Rangana Fort/ Prasiddhagad () is located in the Bhudargad taluka of Kolhapur district. This fort is one of the important forts in the district. This fort is located on the Sahyadri mountain ridge, on the boundary of Sindhudurg and kolhapur district

History
This fort was built by the King Bhoj-II of the Shilahar dynasty in 12 th century. In 1470 this fort was captured by Md. Gavan of Bahamani dynasty. Later it was under the control of Sawant rulers  of Adilshahi dynasty. In 1658 the Rustum Jaman, commander-in chief of Adilshah won it from the Sawants. Jijabai undertook a special drive and captured the fort on 15.8.1666. This fort was under the control of Karvir kings for a longer period until the British took control in 1818. In December 1664 by a series of surprise attacks Shivaji Maharaj defeated the combined forces of Bijapur and the Desais and captured the Rangna Fort.
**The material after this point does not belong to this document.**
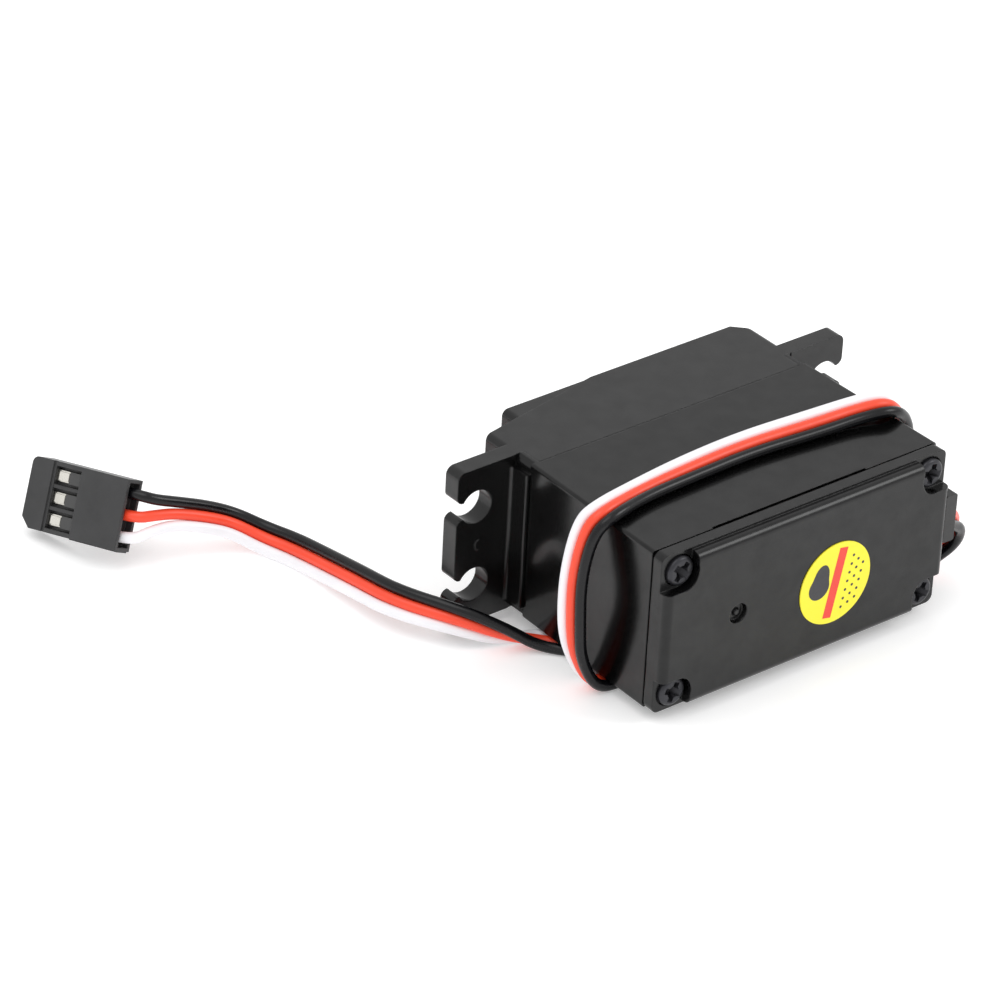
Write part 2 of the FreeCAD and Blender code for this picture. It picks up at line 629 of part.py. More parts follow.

Lakham Sawant and the Desais fled to Portuguese territory.

Places to see
There is a pilgrimage ashram of Mouni Maharaj on the way from Patgaon village. In the year 1676 Shivaji Maharaj took blessings from the Maharaj before proceeding for the Southern conquest. After walking for few steps there is an old Bhadrakali temple.  There are two gates, a large lake and temple of goddess Ranganai devi on the fort.